*Description of the task*
Your task is to reproduce the material exactly.

*Listed records*
= = = =
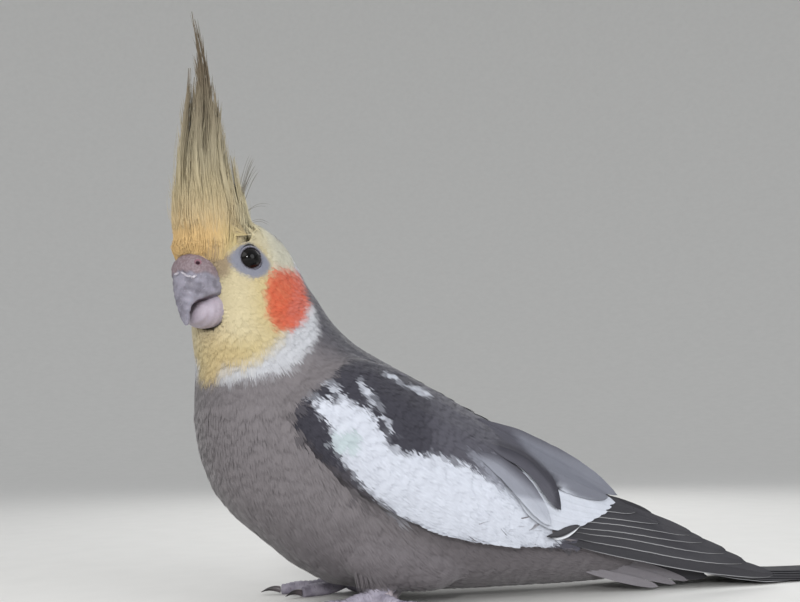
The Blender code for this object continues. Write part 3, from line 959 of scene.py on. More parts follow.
def coat_tree():
    """Geometry nodes that grow tufts on a skin: scatter, turn along the lie, realize, map."""
    tree = bpy.data.node_groups.new("coat growth", "GeometryNodeTree")
    kinds = {
        "Skin": "Geometry", "Spacing": "Float", "Seed": "Int", "Tufts": "Collection", "Lift": "Float",
        "Lift Spread": "Float", "Turn Spread": "Float", "Length Spread": "Float", "Patch": "Float",
        "Cling": "Float", "Material": "Material",
    }
    for name, kind in kinds.items():
        tree.interface.new_socket(name=name, in_out="INPUT", socket_type=f"NodeSocket{kind}")
    tree.interface.new_socket(name="Coat", in_out="OUTPUT", socket_type="NodeSocketGeometry")
    graph = Graph(tree)
    given = graph.node("NodeGroupInput").outputs

    def named(name, kind):
        node = graph.node("GeometryNodeInputNamedAttribute", {"data_type": kind}, {"Name": name})
        return open_socket(node.outputs, "Attribute")

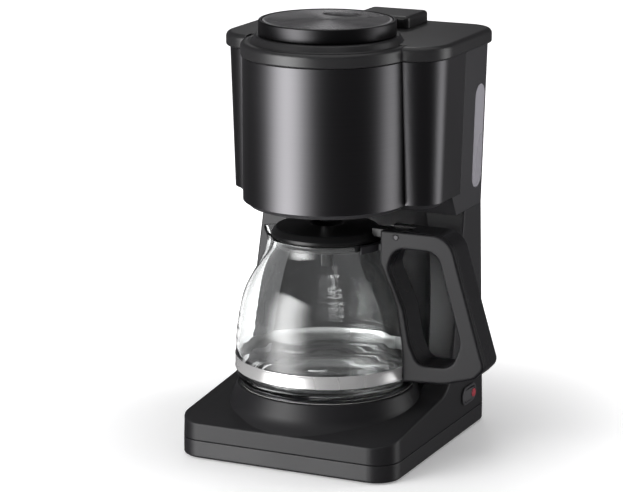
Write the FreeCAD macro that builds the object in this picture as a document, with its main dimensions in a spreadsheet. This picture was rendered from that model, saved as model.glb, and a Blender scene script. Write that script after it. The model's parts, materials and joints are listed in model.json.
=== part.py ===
"""Drip coffee maker: base with hotplate, column with water tank, head with brew basket,
hinged lid, glass carafe.  Millimetres, +X right, +Y back, +Z up, origin on the standing
plane under the middle of the base."""
import FreeCAD, Part
import math
import os

import Sketcher

doc = FreeCAD.newDocument("DripCoffeeMaker")
Vector = FreeCAD.Vector
Placement = FreeCAD.Placement
Rotation = FreeCAD.Rotation

# ---------------------------------------------------------------- driving dimensions

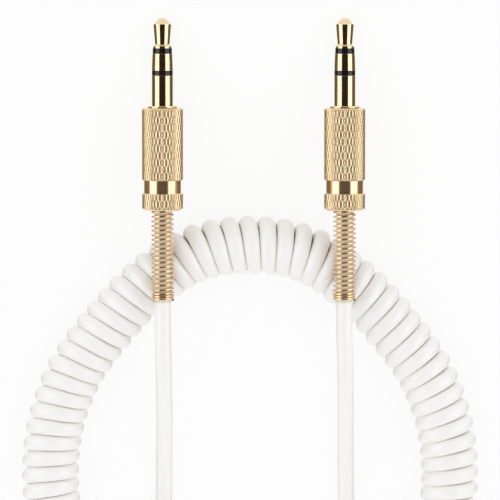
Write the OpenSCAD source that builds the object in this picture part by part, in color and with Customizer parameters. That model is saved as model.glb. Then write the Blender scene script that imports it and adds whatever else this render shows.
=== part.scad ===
// Coiled stereo audio cable: two 3.5 mm three-pole plugs joined by a curly cord.
// It lies on a surface at z = 0, +Z up. The plugs point along +Y and lean on their tips,
// with their springs resting over the coil. The origin is on the surface, midway between
// the plugs and midway along them.

/* [Plug contacts] */
// Diameter of the plug's sleeve and ring
plug_d = 3.5; // [3.4:0.05:3.6]
// Length of the bare sleeve, from the shoulder to the rear band
sleeve_length = 5.1; // [4:0.1:7]
// Length of the rear insulating band
rear_band_length = 0.85; // [0.5:0.05:1.2]
// Length of the ring contact
ring_length = 2.8; // [2:0.1:3.5]
// Length of the front insulating band
front_band_length = 0.9; // [0.5:0.05:1.2]
// Length of the tip, from the front band to the point
tip_length = 5.1; // [4:0.1:6]
// Length of the collar behind the tip's waist
tip_collar_length = 0.5; // [0.3:0.05:0.8]
// Diameter of the tip's collar
tip_collar_d = 3.14; // [3:0.02:3.24]
// Diameter of the tip's waist
tip_waist_d = 2.65; // [2.4:0.05:2.9]
// Diameter of the tip's head
tip_head_d = 3.15; // [3:0.05:3.3]
// Length of the tip's rounded point, in front of its head
tip_point_length = 1.1; // [0.8:0.05:1.4]
// Diameter of the point where its slope steepens
point_shoulder_d = 1.95; // [1.7:0.05:2.2]
// Diameter of the flat at the very end of the point
point_flat_d = 0.8; // [0.6:0.05:1.2]
// Chamfer of the edges that face the tip
edge_chamfer = 0.12; // [0.06:0.02:0.16]
// Diameter of the rod that runs back from the tip
tip_rod_d = 1; // [0.8:0.05:1]
// Wall of each tube inside the plug
tube_wall = 0.28; // [0.2:0.02:0.28]
// Radial clearance between pieces that slip over each other inside the plug
slip_clearance = 0.02; // [0.01:0.01:0.03]

/* [Threaded boss and solder tabs] */
// Diameter over the threads of the boss behind the sleeve
boss_d = 4.9; // [4.8:0.05:5.2]
// Length of the boss
boss_length = 4; // [3:0.25:4.5]
// Length of the boss that shows in front of the barrel
boss_reveal = 0.33; // [0.2:0.01:0.6]
// Diameter of the washer behind the boss
front_washer_d = 2.8; // [2.8:0.05:2.85]
// Diameter of the washer between the two tabs
rear_washer_d = 2.3; // [2.1:0.05:2.35]
// Thickness of one washer
washer_thickness = 0.6; // [0.4:0.05:0.8]
// Thickness of the solder tabs
tab_thickness = 0.2; // [0.15:0.01:0.2]
// Width of the solder tabs
tab_width = 1; // [0.8:0.05:1.2]
// Length of a tab's lug
lug_length = 2; // [1.8:0.1:2.2]
// Length of the conductors between the jacket and the joint on the tip's tab
wire_reveal = 2.5; // [1.5:0.1:2.8]
// Length of the crimp that holds the jacket
crimp_length = 2; // [1.5:0.1:2.5]
// Length of jacket in front of the crimp
jacket_reveal = 0.8; // [0.5:0.1:1.2]

/* [Barrel] */
// Diameter over the knurls
barrel_d = 6.84; // [6.4:0.02:7.6]
// Length of the barrel
barrel_length = 17.04; // [16.5:0.02:20]
// Diameter of the polished band
band_d = 6.2; // [5.8:0.02:6.4]
// Length of the polished band
band_length = 2.2; // [1.5:0.1:3]
// Length of the knurl behind the band
rear_knurl_length = 2.8; // [2:0.1:4]
// Chamfer of the barrel's edges
barrel_chamfer = 0.15; // [0.05:0.05:0.25]
// Radial clearance of the barrel's thread on the boss
thread_clearance = 0.06; // [0.03:0.01:0.1]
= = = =
*Task response*
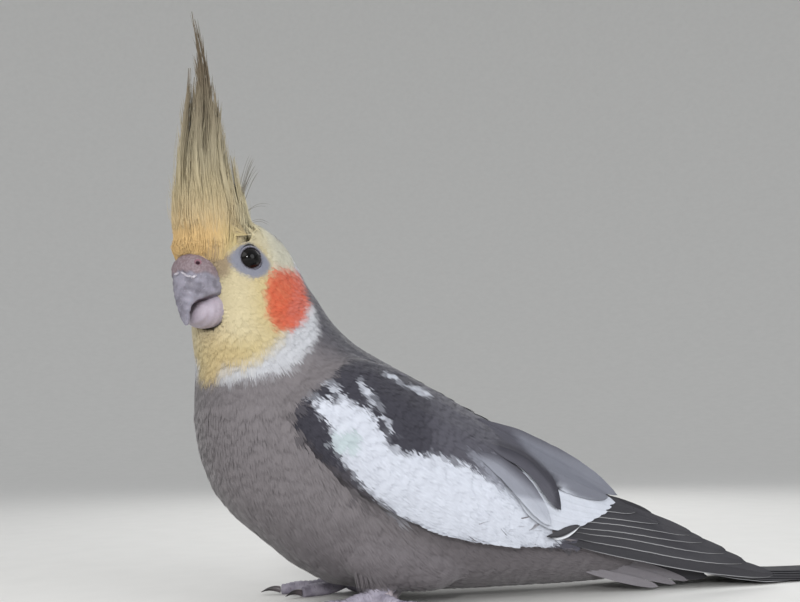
The Blender code for this object continues. Write part 3, from line 959 of scene.py on. More parts follow.
def coat_tree():
    """Geometry nodes that grow tufts on a skin: scatter, turn along the lie, realize, map."""
    tree = bpy.data.node_groups.new("coat growth", "GeometryNodeTree")
    kinds = {
        "Skin": "Geometry", "Spacing": "Float", "Seed": "Int", "Tufts": "Collection", "Lift": "Float",
        "Lift Spread": "Float", "Turn Spread": "Float", "Length Spread": "Float", "Patch": "Float",
        "Cling": "Float", "Material": "Material",
    }
    for name, kind in kinds.items():
        tree.interface.new_socket(name=name, in_out="INPUT", socket_type=f"NodeSocket{kind}")
    tree.interface.new_socket(name="Coat", in_out="OUTPUT", socket_type="NodeSocketGeometry")
    graph = Graph(tree)
    given = graph.node("NodeGroupInput").outputs

    def named(name, kind):
        node = graph.node("GeometryNodeInputNamedAttribute", {"data_type": kind}, {"Name": name})
        return open_socket(node.outputs, "Attribute")

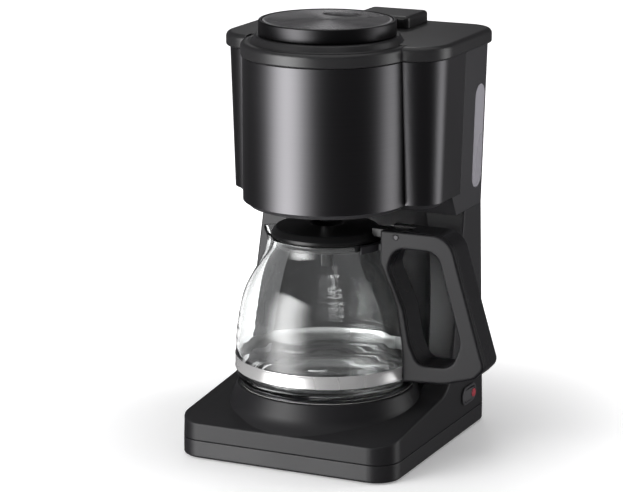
Write the FreeCAD macro that builds the object in this picture as a document, with its main dimensions in a spreadsheet. This picture was rendered from that model, saved as model.glb, and a Blender scene script. Write that script after it. The model's parts, materials and joints are listed in model.json.
=== part.py ===
"""Drip coffee maker: base with hotplate, column with water tank, head with brew basket,
hinged lid, glass carafe.  Millimetres, +X right, +Y back, +Z up, origin on the standing
plane under the middle of the base."""
import FreeCAD, Part
import math
import os

import Sketcher

doc = FreeCAD.newDocument("DripCoffeeMaker")
Vector = FreeCAD.Vector
Placement = FreeCAD.Placement
Rotation = FreeCAD.Rotation

# ---------------------------------------------------------------- driving dimensions

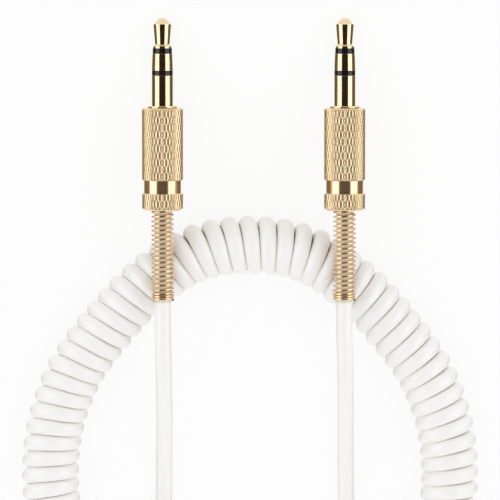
Write the OpenSCAD source that builds the object in this picture part by part, in color and with Customizer parameters. That model is saved as model.glb. Then write the Blender scene script that imports it and adds whatever else this render shows.
=== part.scad ===
// Coiled stereo audio cable: two 3.5 mm three-pole plugs joined by a curly cord.
// It lies on a surface at z = 0, +Z up. The plugs point along +Y and lean on their tips,
// with their springs resting over the coil. The origin is on the surface, midway between
// the plugs and midway along them.

/* [Plug contacts] */
// Diameter of the plug's sleeve and ring
plug_d = 3.5; // [3.4:0.05:3.6]
// Length of the bare sleeve, from the shoulder to the rear band
sleeve_length = 5.1; // [4:0.1:7]
// Length of the rear insulating band
rear_band_length = 0.85; // [0.5:0.05:1.2]
// Length of the ring contact
ring_length = 2.8; // [2:0.1:3.5]
// Length of the front insulating band
front_band_length = 0.9; // [0.5:0.05:1.2]
// Length of the tip, from the front band to the point
tip_length = 5.1; // [4:0.1:6]
// Length of the collar behind the tip's waist
tip_collar_length = 0.5; // [0.3:0.05:0.8]
// Diameter of the tip's collar
tip_collar_d = 3.14; // [3:0.02:3.24]
// Diameter of the tip's waist
tip_waist_d = 2.65; // [2.4:0.05:2.9]
// Diameter of the tip's head
tip_head_d = 3.15; // [3:0.05:3.3]
// Length of the tip's rounded point, in front of its head
tip_point_length = 1.1; // [0.8:0.05:1.4]
// Diameter of the point where its slope steepens
point_shoulder_d = 1.95; // [1.7:0.05:2.2]
// Diameter of the flat at the very end of the point
point_flat_d = 0.8; // [0.6:0.05:1.2]
// Chamfer of the edges that face the tip
edge_chamfer = 0.12; // [0.06:0.02:0.16]
// Diameter of the rod that runs back from the tip
tip_rod_d = 1; // [0.8:0.05:1]
// Wall of each tube inside the plug
tube_wall = 0.28; // [0.2:0.02:0.28]
// Radial clearance between pieces that slip over each other inside the plug
slip_clearance = 0.02; // [0.01:0.01:0.03]

/* [Threaded boss and solder tabs] */
// Diameter over the threads of the boss behind the sleeve
boss_d = 4.9; // [4.8:0.05:5.2]
// Length of the boss
boss_length = 4; // [3:0.25:4.5]
// Length of the boss that shows in front of the barrel
boss_reveal = 0.33; // [0.2:0.01:0.6]
// Diameter of the washer behind the boss
front_washer_d = 2.8; // [2.8:0.05:2.85]
// Diameter of the washer between the two tabs
rear_washer_d = 2.3; // [2.1:0.05:2.35]
// Thickness of one washer
washer_thickness = 0.6; // [0.4:0.05:0.8]
// Thickness of the solder tabs
tab_thickness = 0.2; // [0.15:0.01:0.2]
// Width of the solder tabs
tab_width = 1; // [0.8:0.05:1.2]
// Length of a tab's lug
lug_length = 2; // [1.8:0.1:2.2]
// Length of the conductors between the jacket and the joint on the tip's tab
wire_reveal = 2.5; // [1.5:0.1:2.8]
// Length of the crimp that holds the jacket
crimp_length = 2; // [1.5:0.1:2.5]
// Length of jacket in front of the crimp
jacket_reveal = 0.8; // [0.5:0.1:1.2]

/* [Barrel] */
// Diameter over the knurls
barrel_d = 6.84; // [6.4:0.02:7.6]
// Length of the barrel
barrel_length = 17.04; // [16.5:0.02:20]
// Diameter of the polished band
band_d = 6.2; // [5.8:0.02:6.4]
// Length of the polished band
band_length = 2.2; // [1.5:0.1:3]
// Length of the knurl behind the band
rear_knurl_length = 2.8; // [2:0.1:4]
// Chamfer of the barrel's edges
barrel_chamfer = 0.15; // [0.05:0.05:0.25]
// Radial clearance of the barrel's thread on the boss
thread_clearance = 0.06; // [0.03:0.01:0.1]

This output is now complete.